Now, in the concurring opinion by Mr. Justice Stewart in Chapman versus California there is numerous type of errors at the setout which call for automatic reversal.

As I understand Mr. Justice Stewart in that case you took position that no harmless error rule should be applied at all with these particular type of errors.

And as I go through the various types of cases that this Court has passed judgment on the Gideon versus Wainwright type of denial at counsel reversed without recourse to a harmless error and retroactively so.

The Jackson versus Denno case which is a very analogous type of error reversed without the recourse to a harmless error rule, retroactively so.

In other words, we have in one hand as I study the cases, the type of errors that actually took place during the trial itself the denial of counsel at trial.

The introduction of course confessions, this type of thing which actually permeated at the very trial itself as opposed to certain pretrial type of maneuvers in the way of the Miranda errors where the Court said that it's a reason for reversing and not making it retroactive was because of the fact it wanted to discourage police conduct in this errors.

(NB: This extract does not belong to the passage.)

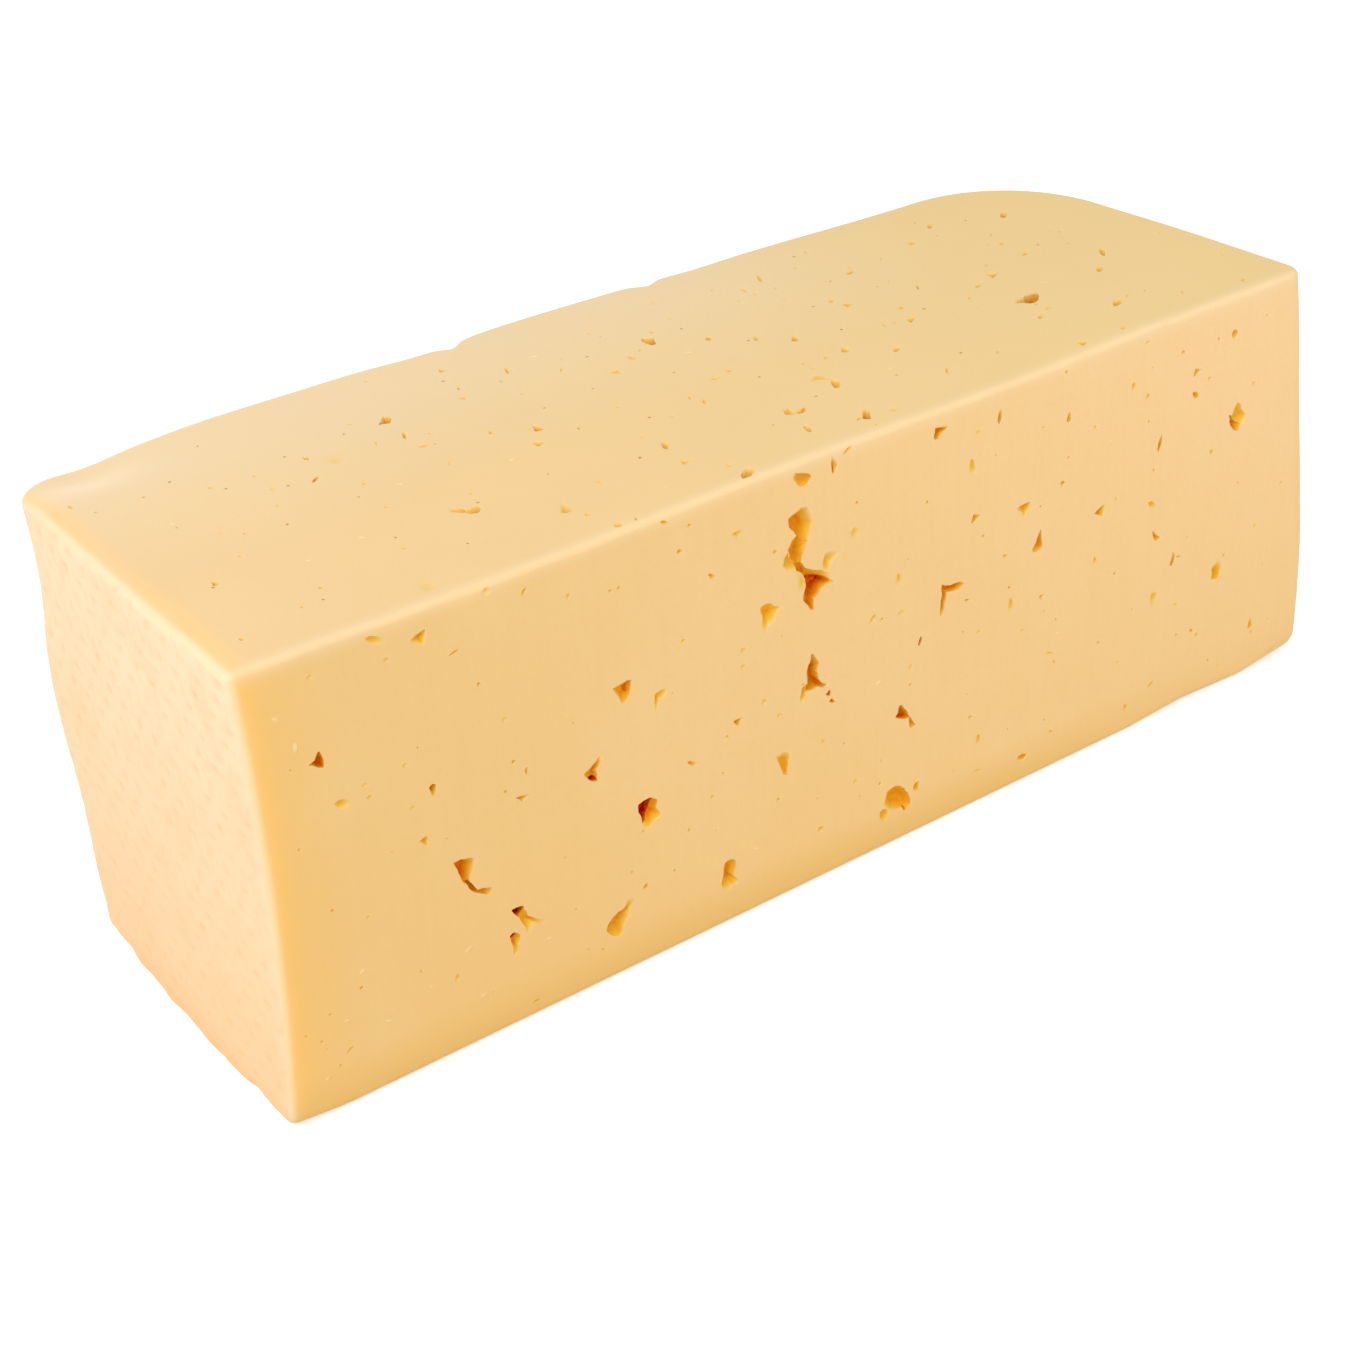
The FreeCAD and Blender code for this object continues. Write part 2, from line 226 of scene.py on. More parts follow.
# ---- large eyes and the deep pockets inside them, on the front: mouth corners (along, down), then
# the lowest place, how deep, how dark its painted shade from 0 to 1, how upright its walls from 0 to 1 ----
FRONT_HOLLOWS = hollow_rows("""
    12.6 23.9, 14 23.4, 14.8 22, 15.2 21.7, 15.7 23.2, 15.7 25.9, 14.8 25.5, 13.6 24.4 | 14.8 24.2 1.8 0.76
      0.7;
    40 60, 41.8 59.8, 43.4 60.4, 44.8 60.9, 44.5 62.8, 43.5 65, 43 66.6, 42.2 66.6, 41.4 64.4, 40.8 62 |
      41.8 63.2 2.8 0.68 0.3;
    42.1 65.6, 43.1 65.8, 44.1 67.5, 45.1 69.2, 46.7 69.7, 48.1 70, 48.2 71.2, 47.6 71.7, 46.2 70.9, 44.6
      69.9, 43 67.9 | 44.4 69.2 1.8 0.58 0.5;
    53.4 79.4, 55.2 79.2, 56.2 81.6, 58.2 83.4, 60.2 85.2, 59.6 85.6, 57.6 84.2, 56.6 85.8, 55.8 86.6, 55.6
      84.4, 54.6 82.4 | 55 81.4 1 0.48 0.2;
    52.3 78.2, 54 78.1, 55.3 78.4, 55.2 80, 54.7 80.8, 53.8 80.7, 53 79.6 | 53.9 79.2 2.6 1 1;
    51.7 84.8, 52.4 84.4, 53.2 84.7, 54.2 85.4, 54.2 87, 53.6 88.2, 53.4 90.4, 52.8 90.9, 52.3 90.2, 52.4
      88, 51.9 86.2 | 52.7 85.8 1.1 0.58 0.2;
    51.6 84.8, 52.4 84.2, 53.3 84.6, 53.7 85.4, 53 86.2, 52 86.2 | 52.5 85.3 2.2 0.94 1;
    71.6 52.4, 73.2 51.6, 74.6 50.6, 76 49.4, 76.1 50.8, 75.4 51.9, 74.6 52.4, 74.9 54, 74.6 55.3, 73 54.4,
      72.2 53.6 | 73.9 53 1.3 0.54 0.3;
    72.5 54, 73.7 54.1, 74.7 54.4, 74.8 55.5, 73.4 55 | 73.8 54.6 1.8 0.93 1;
    75.2 95.4, 75.8 93.8, 76.8 92.6, 78.2 91.7, 80 91.2, 81.2 89.2, 82 89.4, 82.9 90.2, 82 91.4, 81.4 92.6,
      81.3 94.2, 80 95.4, 79.4 96.6, 79 98.6, 77.8 98.4, 76.8 97.6 | 77.9 94.4 1.7 0.5 0.2;
    75.6 94.8, 76.3 93.2, 77.3 92.3, 78.8 91.5, 79 92.2, 78.2 93.7, 77 95.4, 76.2 95.8 | 77.2 93.8 2.8 0.84
      0.8;
    80.2 34.9, 82 34.7, 84 34.4, 85.2 34.8, 84.8 36.4, 84.3 38.1, 83.4 39.2, 82.2 39.6, 81.8 38, 81 36.4 |
      83.6 36.6 1.6 0.48 0.4;
    83.5 36, 84.7 35.6, 84.3 38, 83.4 37.8 | 84 36.8 1.8 0.74 0.6;
    90.4 40.4, 92 40, 93.6 40.6, 93 41.8, 91.4 42.2, 90.8 44, 90.2 45.4, 90 43 | 91 41.2 0.7 0.36 0;
    84.4 65.9, 87.2 65.4, 88.6 66.2, 89.3 66.8, 88.7 68.6, 89.6 70.2, 89.9 71.3, 88 71.9, 87.2 73.3, 86.2
      73.2, 85 71.8, 84.9 70 | 87.4 69 1.4 0.66 0.2;
    84.2 65.9, 85.6 65.4, 87.2 65.3, 88.4 66, 87.9 67.8, 87 69.6, 86.2 71.2, 85 71.2, 84.8 69, 84.2 67.8 |
      86.1 67.8 3 1 1;
    106.4 91.9, 107.6 91.6, 109.4 92.6, 109.6 95, 109.2 97.4, 110.4 98.8, 109.4 100, 108.2 99.4, 107.6
      100.1, 106.2 99.4, 105.4 97.4, 105.9 95.4, 106.1 93.4 | 107.1 95.4 1.8 0.56 0.25;
    106.3 92.2, 107.4 92.4, 107.4 95, 106.9 97, 106.1 96.6, 106 94.4 | 106.7 94.6 3 0.83 0.8;
    118.8 30.4, 120.4 30, 121.8 30.4, 122.6 31.4, 124.2 32.2, 122.8 33.6, 122.2 35.2, 120.2 36, 119.6 37.4,
      118.8 36, 118.9 33.8 | 120.6 32.4 1.1 0.5 0;
    120.6 69.2, 122.4 69, 124 69.8, 124.4 71.2, 124 73.4, 123.8 75.9, 122.8 75.6, 122.2 73.8, 121.2 71.4 |
      123.2 72.6 1.2 0.42 0.2;
    131 2.2, 133 2.8, 134.8 3.6, 135.4 4.6, 133.6 6.1, 132.2 6, 131 4.6, 130.3 3.4 | 133.6 4.7 1.4 0.36 0.35;
    141 1.6, 142 2.6, 142.6 4.4, 141.6 5.3, 141.2 5.9, 140.8 5.4, 140.8 3.2 | 141.3 4.2 0.9 0.34 0.1;
    140.8 3.2, 141.5 3.1, 141.8 4.6, 141.2 5.8, 140.8 5.4 | 141.2 4.4 1.4 0.7 0.7;
    128 12.2, 130 11.4, 131.5 10.7, 133.2 10.8, 133.8 12.5, 134.6 15, 133.5 17.5, 132.3 20, 130.6 22.3,
      129.7 21, 130 17, 129.2 15.6, 128 14 | 130.8 15.4 2.8 0.56 0.25;
    128.1 12.8, 130.2 12.4, 131 13.2, 130.5 14.6, 129.9 16.2, 129.2 15.4, 128.1 14 | 129.6 13.7 2.8 0.74 0.4;
    130.2 16.6, 128.4 17.6, 127.2 19.3, 127.4 21.5, 128.8 24, 129.8 24.8, 131 21.8, 132.6 19.5, 133.4 16,
      132.6 13.6, 130.8 14.2 | 130 19.6 2.5 0.54 0.3;
    127.3 19.8, 126 21, 125.5 22.7, 126.6 24, 129.4 24.8, 129 23.4, 127.6 21.6 | 127.2 22.4 0.8 0.32 0.3;
    128.6 22.4, 130 22.8, 131.2 25, 133.6 26.5, 136 27.3, 137.6 28.6, 138 30.2, 139 31.6, 137 31.6, 135.4
      31.3, 134 33, 133 33.8, 131.6 33.4, 130.2 32.6, 131.2 29.5, 130.8 27, 128.8 25 | 132.6 29 2.2 0.56 0.3;
    131.7 28.2, 133.4 28, 135.6 28.8, 137.6 30.2, 138 31, 136.3 31.2, 135 31.9, 133.9 33.2, 132.6 33.7,
      131.9 31.5 | 133.6 31 3.6 0.84 0.8;
    130.3 31.4, 131.8 30.8, 133.4 32, 133.1 34, 133 36.3, 132 36, 131.2 34.4, 130.1 32.9 | 132.2 33.6 2.2
      0.54 0.5;
    129 25.2, 131.2 26.4, 131.8 28.6, 130.8 32, 128.8 31, 128.9 28 | 130.6 28.6 0.5 0.16 0;
    136.3 27.5, 136.2 25.2, 136.9 23.8, 138.4 23.6, 141.2 24.4, 139.8 25.8, 138 27, 137.6 28.6 | 136.9 25.8
      0.8 0.26 0.1;
    131.2 47.2, 131.9 47, 132.5 48.2, 133.5 50.2, 132.8 52.2, 133.1 54, 133.9 55.4, 135.4 56.4, 134.6 57.1,
      132.8 56.2, 131 56.4, 129.9 56, 130 54.2, 130 52, 130.1 50.4, 131 48.8 | 131.9 53.2 2.8 0.64 0.55;
    129.8 54, 128.4 54.6, 127.8 56.8, 128 58.8, 129.2 58.2, 129.8 56.4, 131.6 56.2 | 129.1 56 0.9 0.34 0.1;
    134.9 59, 136 58.2, 136.4 58.6, 136.1 60, 135.4 59.5 | 135.8 59.1 1.4 0.72 0.7;
    135.8 61.2, 136.6 60.7, 137.2 61.6, 137.9 62.2, 136.8 62.2, 136.2 61.7 | 136.6 61.4 0.9 0.5 0.3;
    152.2 93.6, 153.6 93.1, 155 92.9, 156.6 93.6, 157.8 94.8, 159 96.8, 159.8 98.8, 159.8 100.8, 158.4
      100.9, 157.2 100.2, 155.6 100, 153.8 99.4, 152.2 98, 151.6 96.6, 152 95.2 | 156.9 97.4 2.2 0.5 0.4;
    150.4 98.6, 151.6 97.9, 153 99.4, 152.8 101.6, 152.2 102, 151.2 101.4, 150.4 100.4 | 151.8 99.8 0.9 0.34
      0.2;
    157.2 100.1, 158.2 100.3, 158.3 101.4, 157.6 101.3 | 157.8 100.8 1.1 0.7 0.6;
    160.9 94.8, 162.2 94.6, 162.2 96, 162 97.8, 161 97.2, 160.2 96.2 | 161.4 96.2 0.8 0.36 0.2;
    156 70.9, 156.8 71, 158.2 73.2, 158.8 74.8, 159.3 75.6, 158.2 75.3, 156.6 74.6, 154.7 73.6, 155.6 72.6 |
      157.1 73.6 2 0.64 0.5;
    154.8 73.5, 156.2 73.8, 158.6 74.9, 158.7 75.4, 157 75, 155.4 74.2 | 156.8 74.4 1.9 0.88 0.9;
    158.8 75, 159.5 75.6, 160.2 77.2, 161 78.4, 159.2 78.6, 158.9 77.2 | 159.5 77.2 1.1 0.44 0.4;
    169.2 43.4, 170.2 44.4, 170.6 46.6, 170 48.6, 169.6 51, 168.8 52.2, 168.2 51.6, 168.6 49, 169.2 46.4 |
      169.4 47.6 1.7 0.6 0.35;
    169.3 43.8, 170.4 44.2, 171.8 44.7, 173.6 44.6, 175.2 44.9, 176 46, 174.6 46.6, 172.8 46.6, 171 46.2,
      169.6 45.6 | 172.2 45.5 1.7 0.68 0.35;
    170.1 4.4, 171.6 4.6, 173.2 4.9, 174 5.4, 172.8 6, 171.4 6.4, 170.8 7.2, 169.8 7.2, 169.5 6.4 | 170.6
      5.8 1.5 0.66 0.35;
    199.9 39.9, 200.1 41.8, 200.4 44, 200.3 45.2, 199.2 45.6, 197.8 45.7, 196.8 44.8, 198.2 43, 199 41.4 |
      199.4 43.2 1.7 0.52 0.3;
    236.2 53.4, 236.9 53.9, 237.8 55.2, 239 56.2, 238.6 57, 237.4 56.8, 236.6 55.4 | 237.4 55.7 0.9 0.46 0.2;
    243.4 62, 244 62.4, 244.2 63.6, 243.8 65.2, 243.3 66, 242.4 65.6, 243 64 | 243.3 64.4 1.1 0.5 0.3;
    263.2 30.6, 264.4 31.2, 265.4 32.6, 266.6 33.6, 267.6 34.4, 266.6 36.2, 265.2 35.6, 263.8 33.8 | 265
      33.6 2.2 0.66 0.3;
    264 32.6, 264.4 31.2, 265.4 29.4, 266.4 28.2, 267.4 28.8, 268 30.6, 269.4 32.2, 269.2 33.4, 268 34.6,
      266.6 35.2, 265 34.4 | 266.9 31.9 1.2 0.36 0.2
""")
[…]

The search and seizure issues of course are along the same line but this type of error which we have in front of the Court today; to me, there can be no question whatsoever that it has to be resulting in a reversal without recourse to any harmless error rules whatsoever.

I think based to my own personal experience in Los Angeles and trying some major cases that I can think of no more severe error that a defense counsel would have to attempt to overcome in this particular one that took place in this case.